I often think about what my life would have been if I had the confidence to speak my truth at a younger age. I wonder if my life would have been easier because I was accepting of myself. My family says that they knew for a long time, but it leaves a burning question: would they have been as accepting if I had come out as a gay man in high school? Middle school? It truly is my biggest regret. I regret every day that I didn’t have the courage to live my truth until I was much older. It may have something to do with the fact that I was one of a handful of black faces that walked through the halls of my high school. We were the few, but the gay students were fewer. Years later, I have found that there are a number of LGBTQ people that I grew up with. I wonder if they too felt the same way I did. Living in a small, religious town can be very isolating. Although I can assume, I believe that each of us felt the same way: it was nearly impossible to be your true self in those circumstances.

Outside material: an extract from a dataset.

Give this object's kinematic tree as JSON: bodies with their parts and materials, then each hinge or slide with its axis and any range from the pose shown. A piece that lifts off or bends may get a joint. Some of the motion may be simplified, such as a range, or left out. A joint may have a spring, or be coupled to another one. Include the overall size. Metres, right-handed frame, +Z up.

Now, I can finally life my authentic self. I have been freed of the shackles that bound me to what I thought was normal. Normal is what you make it. It has been this journey that I have been able to come to terms with myself and I love every part. It isn’t perfect, by any means, but it is mine and mine alone. I can finally be whatever and whomever I wish to be, as long as I am true to myself. I have never been at a loss for words. It is because of the words of others that I have found my own voice. It’s still scratchy and, at times, cracks. But it’s my own voice. In time, I hope to be like some of those that I have mentioned and to create a voice that is my own. There is no rush now; everything will come when it’s supposed to. I can say this: I am a gay man. It took me a long time to be comfortable with saying that.
I am a gay man and there is nothing that will silence me again.